(Entries with parts and joints)

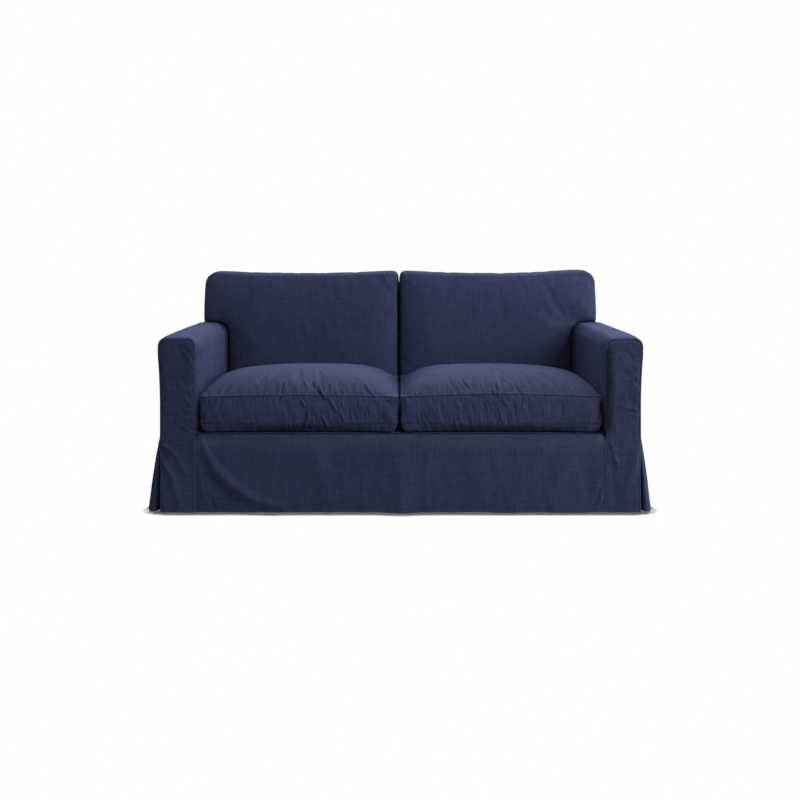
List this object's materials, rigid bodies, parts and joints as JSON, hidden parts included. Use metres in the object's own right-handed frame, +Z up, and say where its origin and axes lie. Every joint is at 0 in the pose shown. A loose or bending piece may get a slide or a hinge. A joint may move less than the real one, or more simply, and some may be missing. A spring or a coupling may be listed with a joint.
{
  "type": "sofa slipcover",
  "caption": "Fitted linen slipcover for a square-armed two-seat sofa, with a floor-length skirt, corner kick pleats and covered seat and L-shaped back cushions.",
  "frame": {"origin": "under the middle of the cover, on the floor that the hem reaches", "axes": "+Z up, the front faces -Y, +X to the right as seen from the front"},
  "size_m": [1.894, 0.997, 0.8797],
  "materials": {
    "body_linen": "matt washed linen, dark navy, plain weave with slubs",
    "cushion_linen": "matt washed linen, dark navy, plain weave with slubs"
  },
  "bodies": {
    "root": {"arm_front_left": "body_linen", "arm_front_right": "body_linen", "arm_inside_left": "body_linen", "arm_inside_right": "body_linen", "arm_outside_left": "body_linen", "arm_outside_right": "body_linen", "front_rail": "body_linen", "seat_deck": "body_linen", "inside_back": "body_linen", "back_border": "body_linen", "outside_back": "body_linen", "seat_cushion_left": "cushion_linen", "seat_cushion_right": "cushion_linen", "back_cushion_left": "cushion_linen", "back_cushion_right": "cushion_linen"}
  },
  "joints": []
}
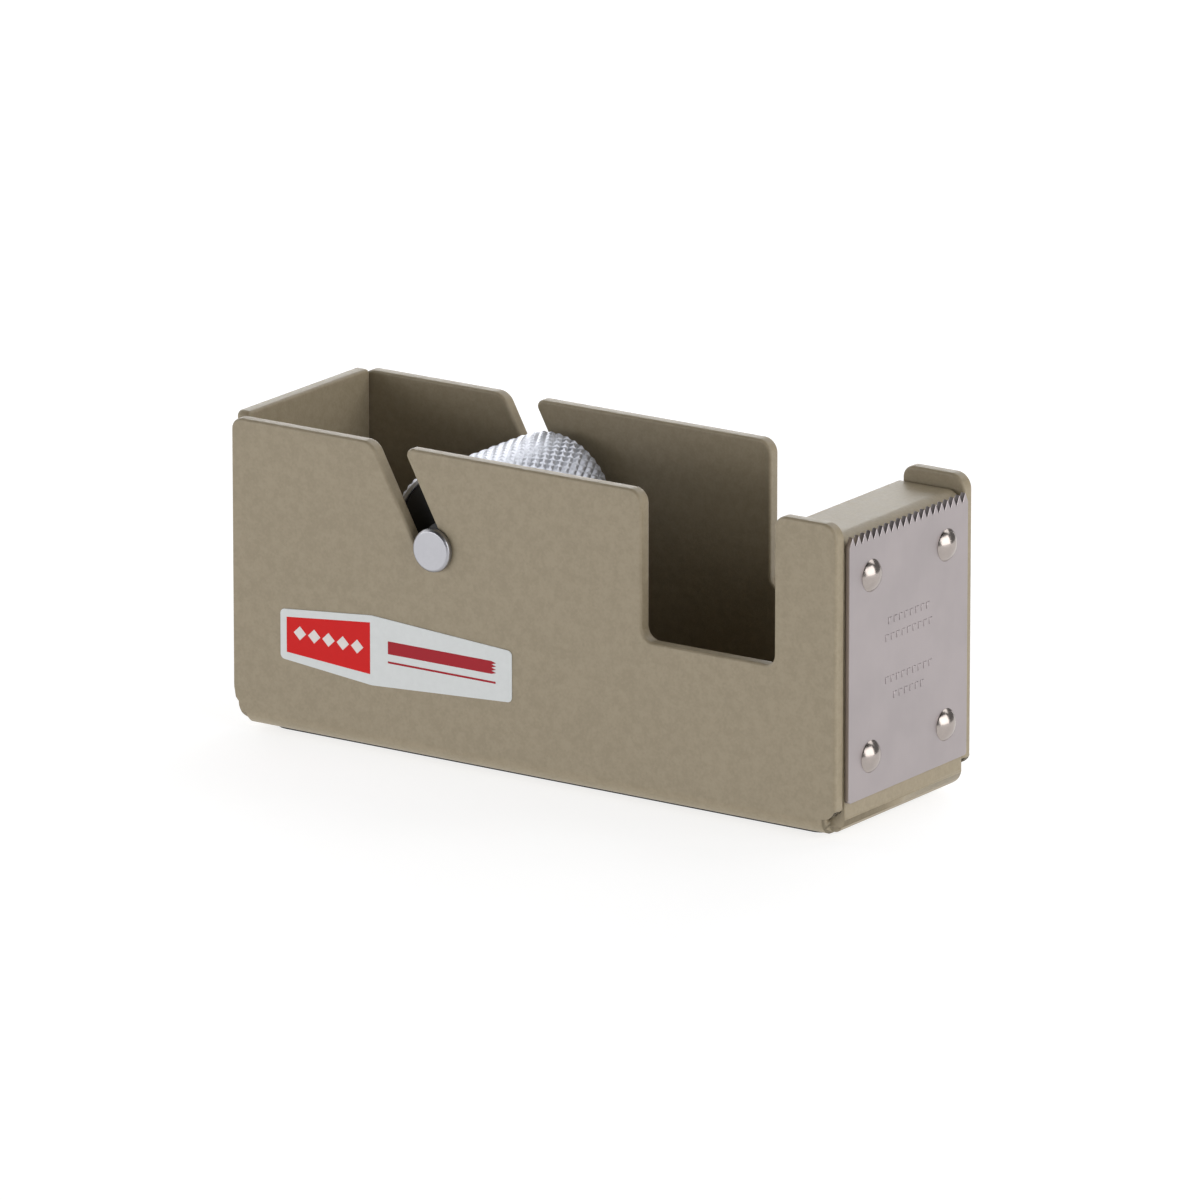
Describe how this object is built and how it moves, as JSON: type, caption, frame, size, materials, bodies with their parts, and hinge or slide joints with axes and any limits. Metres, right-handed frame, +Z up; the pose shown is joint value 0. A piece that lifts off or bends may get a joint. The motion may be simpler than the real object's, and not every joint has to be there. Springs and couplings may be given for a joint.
{
  "type": "tape dispenser",
  "caption": "Small steel desk tape dispenser: an open folded tray with a riveted toothed blade at the front and a knurled roll hub on an axle that lifts out of slanted slots.",
  "frame": {"origin": "middle of the object's footprint, on the surface it stands on", "axes": "+X towards the toothed blade, -Y the side with the label, +Z up"},
  "size_m": [0.123, 0.0428, 0.054],
  "materials": {
    "body_paint": "fine textured semi-matt khaki baked enamel",
    "blade_nickel": "satin nickel plate",
    "rivet_nickel": "bright nickel plate",
    "axle_steel": "satin turned steel",
    "hub_aluminium": "bright knurled aluminium",
    "bush_plastic": "black nylon",
    "pad_rubber": "matt black non-slip sheet",
    "label_vinyl": "printed vinyl, pale grey-white with a red panel"
  },
  "bodies": {
    "body": {"body_shell": "body_paint", "base_pad": "pad_rubber", "side_label": "label_vinyl", "blade_plate": "blade_nickel", "blade_rivet_near_low": "rivet_nickel", "blade_rivet_far_low": "rivet_nickel", "blade_rivet_near_high": "rivet_nickel", "blade_rivet_far_high": "rivet_nickel"},
    "axle": {"axle_rod": "axle_steel", "axle_cap_near": "axle_steel", "axle_cap_far": "axle_steel", "spacer_ring_near": "bush_plastic", "spacer_ring_far": "bush_plastic"},
    "hub": {"hub_drum": "hub_aluminium", "hub_bush_near": "bush_plastic", "hub_bush_far": "bush_plastic"}
  },
  "joints": [
    {"name": "axle_lift", "type": "slide", "parent": "body", "child": "axle", "axis": [-0.4756, 0, 0.8796], "range_m": [0, 0.05]},
    {"name": "hub_spin", "type": "hinge", "parent": "axle", "child": "hub", "pos_m": [-0.0197, 0, 0.03732], "axis": [0, 1, 0], "continuous": true}
  ]
}
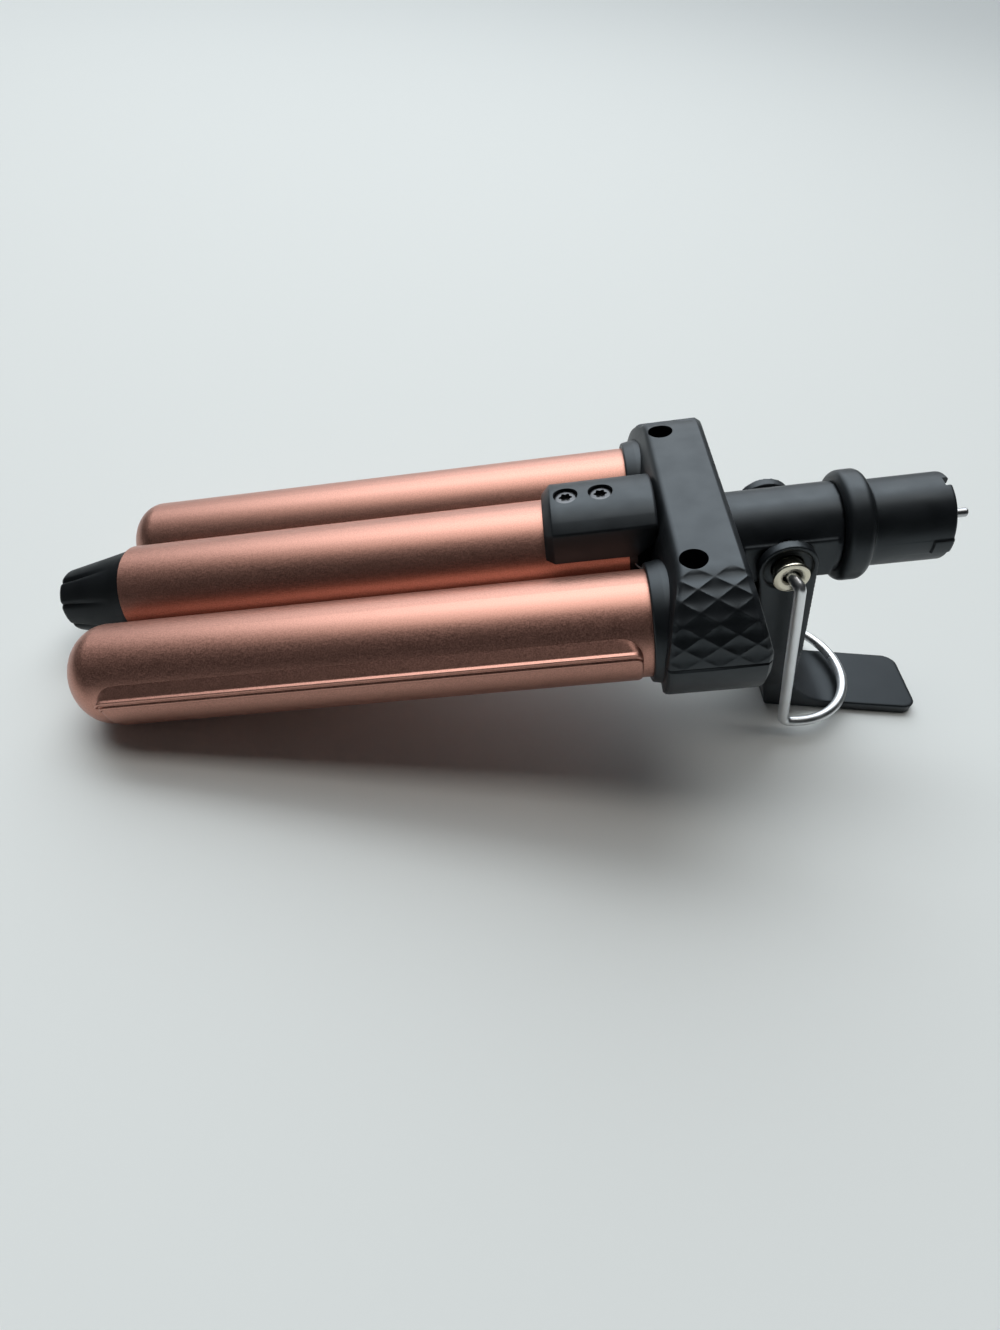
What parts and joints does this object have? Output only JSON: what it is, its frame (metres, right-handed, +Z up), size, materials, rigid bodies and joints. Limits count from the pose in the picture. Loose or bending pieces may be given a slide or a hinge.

» **Given task**
Your task is to repeat every entry exactly.

» **Answer to this exercise**
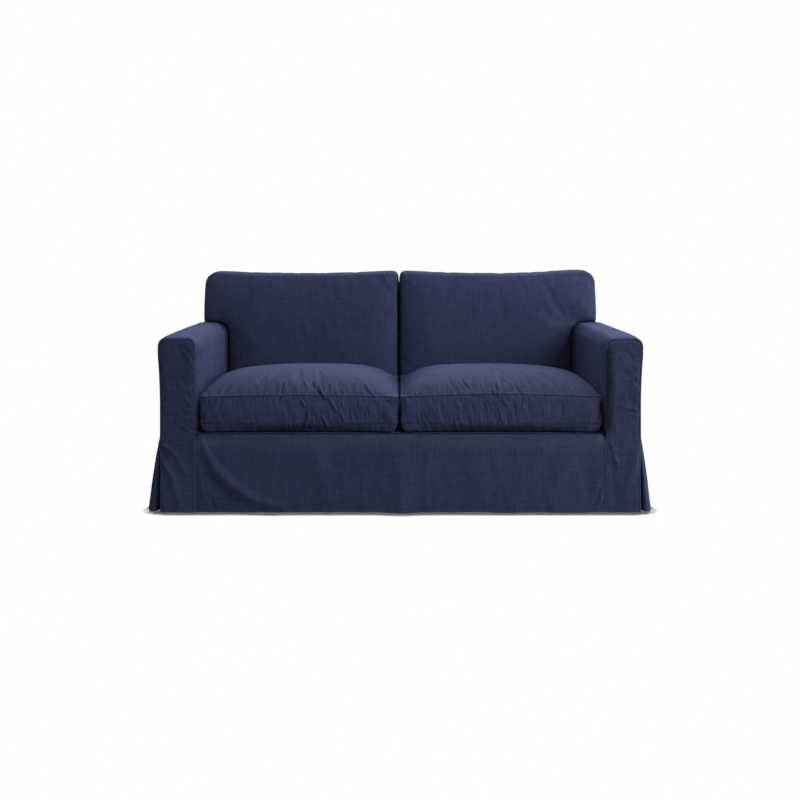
List this object's materials, rigid bodies, parts and joints as JSON, hidden parts included. Use metres in the object's own right-handed frame, +Z up, and say where its origin and axes lie. Every joint is at 0 in the pose shown. A loose or bending piece may get a slide or a hinge. A joint may move less than the real one, or more simply, and some may be missing. A spring or a coupling may be listed with a joint.
{
  "type": "sofa slipcover",
  "caption": "Fitted linen slipcover for a square-armed two-seat sofa, with a floor-length skirt, corner kick pleats and covered seat and L-shaped back cushions.",
  "frame": {"origin": "under the middle of the cover, on the floor that the hem reaches", "axes": "+Z up, the front faces -Y, +X to the right as seen from the front"},
  "size_m": [1.894, 0.997, 0.8797],
  "materials": {
    "body_linen": "matt washed linen, dark navy, plain weave with slubs",
    "cushion_linen": "matt washed linen, dark navy, plain weave with slubs"
  },
  "bodies": {
    "root": {"arm_front_left": "body_linen", "arm_front_right": "body_linen", "arm_inside_left": "body_linen", "arm_inside_right": "body_linen", "arm_outside_left": "body_linen", "arm_outside_right": "body_linen", "front_rail": "body_linen", "seat_deck": "body_linen", "inside_back": "body_linen", "back_border": "body_linen", "outside_back": "body_linen", "seat_cushion_left": "cushion_linen", "seat_cushion_right": "cushion_linen", "back_cushion_left": "cushion_linen", "back_cushion_right": "cushion_linen"}
  },
  "joints": []
}
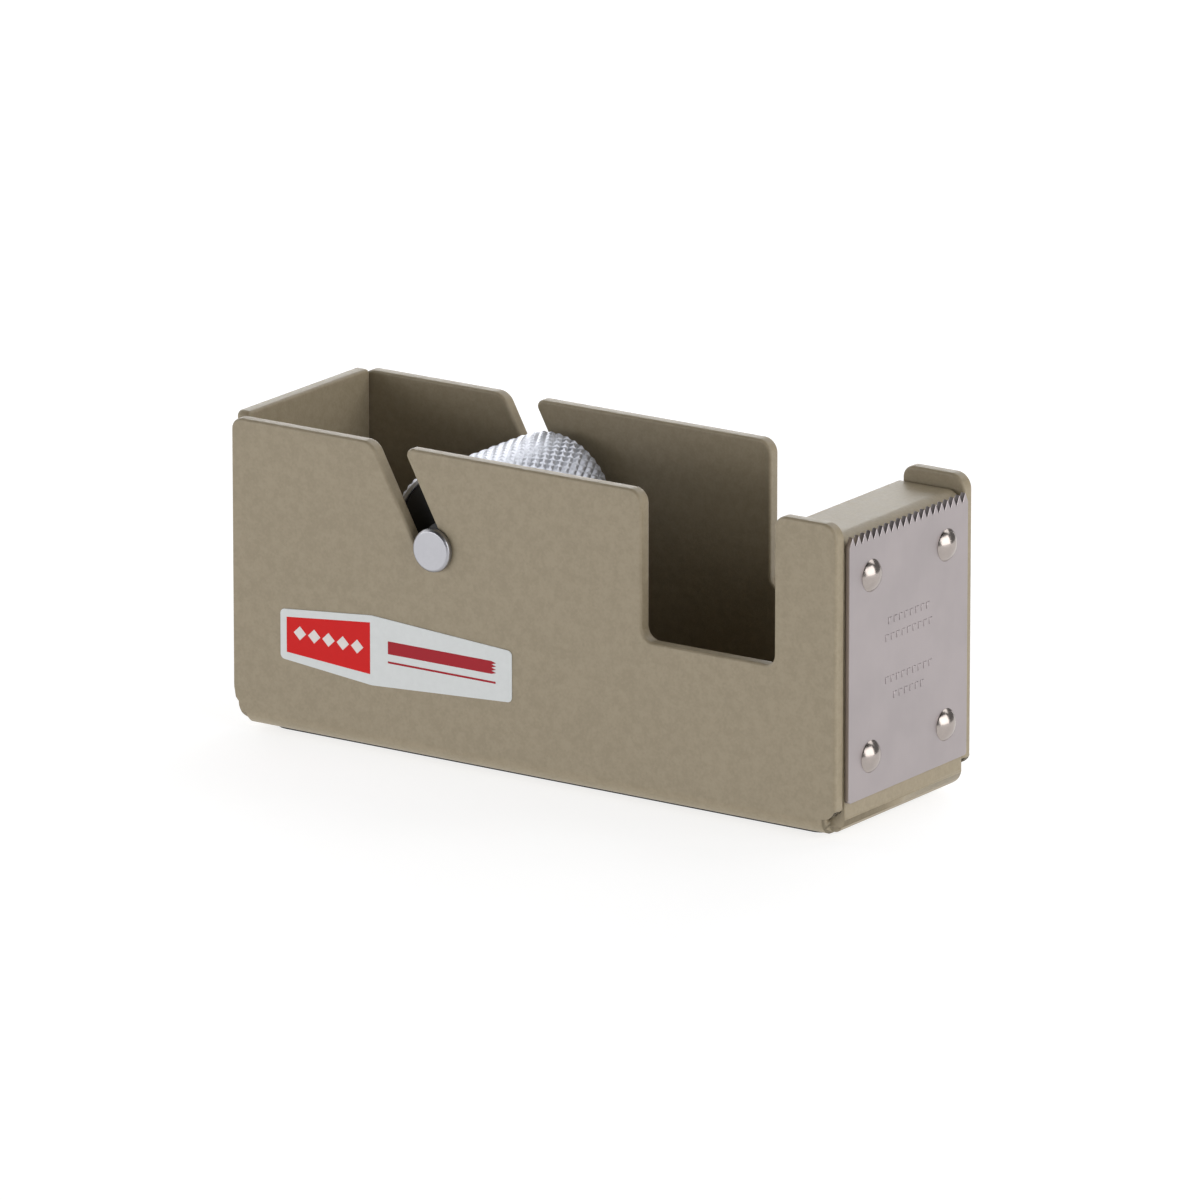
Describe how this object is built and how it moves, as JSON: type, caption, frame, size, materials, bodies with their parts, and hinge or slide joints with axes and any limits. Metres, right-handed frame, +Z up; the pose shown is joint value 0. A piece that lifts off or bends may get a joint. The motion may be simpler than the real object's, and not every joint has to be there. Springs and couplings may be given for a joint.
{
  "type": "tape dispenser",
  "caption": "Small steel desk tape dispenser: an open folded tray with a riveted toothed blade at the front and a knurled roll hub on an axle that lifts out of slanted slots.",
  "frame": {"origin": "middle of the object's footprint, on the surface it stands on", "axes": "+X towards the toothed blade, -Y the side with the label, +Z up"},
  "size_m": [0.123, 0.0428, 0.054],
  "materials": {
    "body_paint": "fine textured semi-matt khaki baked enamel",
    "blade_nickel": "satin nickel plate",
    "rivet_nickel": "bright nickel plate",
    "axle_steel": "satin turned steel",
    "hub_aluminium": "bright knurled aluminium",
    "bush_plastic": "black nylon",
    "pad_rubber": "matt black non-slip sheet",
    "label_vinyl": "printed vinyl, pale grey-white with a red panel"
  },
  "bodies": {
    "body": {"body_shell": "body_paint", "base_pad": "pad_rubber", "side_label": "label_vinyl", "blade_plate": "blade_nickel", "blade_rivet_near_low": "rivet_nickel", "blade_rivet_far_low": "rivet_nickel", "blade_rivet_near_high": "rivet_nickel", "blade_rivet_far_high": "rivet_nickel"},
    "axle": {"axle_rod": "axle_steel", "axle_cap_near": "axle_steel", "axle_cap_far": "axle_steel", "spacer_ring_near": "bush_plastic", "spacer_ring_far": "bush_plastic"},
    "hub": {"hub_drum": "hub_aluminium", "hub_bush_near": "bush_plastic", "hub_bush_far": "bush_plastic"}
  },
  "joints": [
    {"name": "axle_lift", "type": "slide", "parent": "body", "child": "axle", "axis": [-0.4756, 0, 0.8796], "range_m": [0, 0.05]},
    {"name": "hub_spin", "type": "hinge", "parent": "axle", "child": "hub", "pos_m": [-0.0197, 0, 0.03732], "axis": [0, 1, 0], "continuous": true}
  ]
}
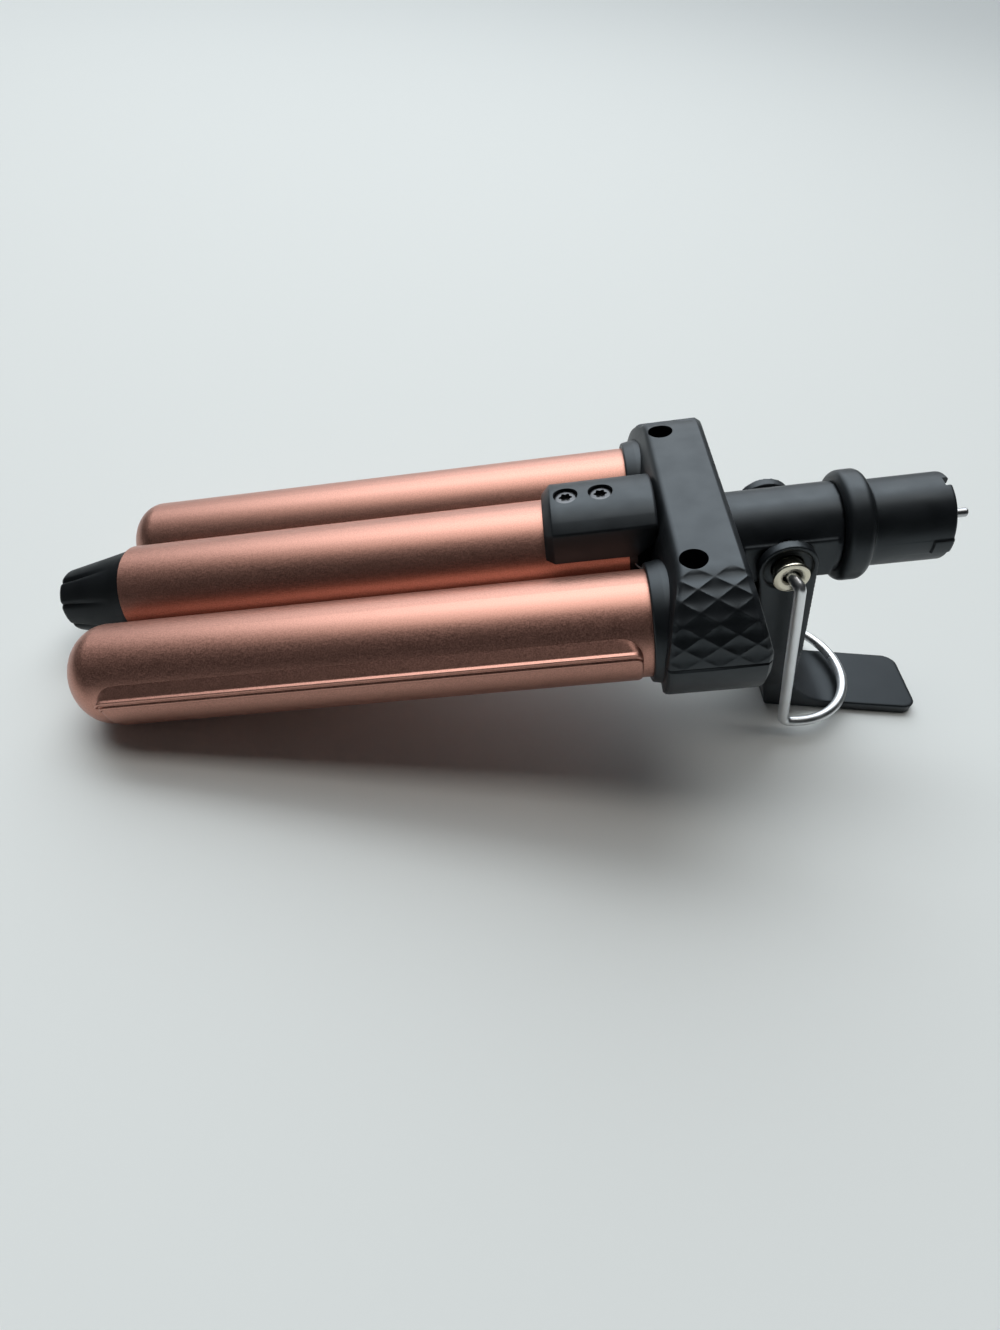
What parts and joints does this object have? Output only JSON: what it is, its frame (metres, right-handed, +Z up), size, materials, rigid bodies and joints. Limits count from the pose in the picture. Loose or bending pieces may be given a slide or a hinge.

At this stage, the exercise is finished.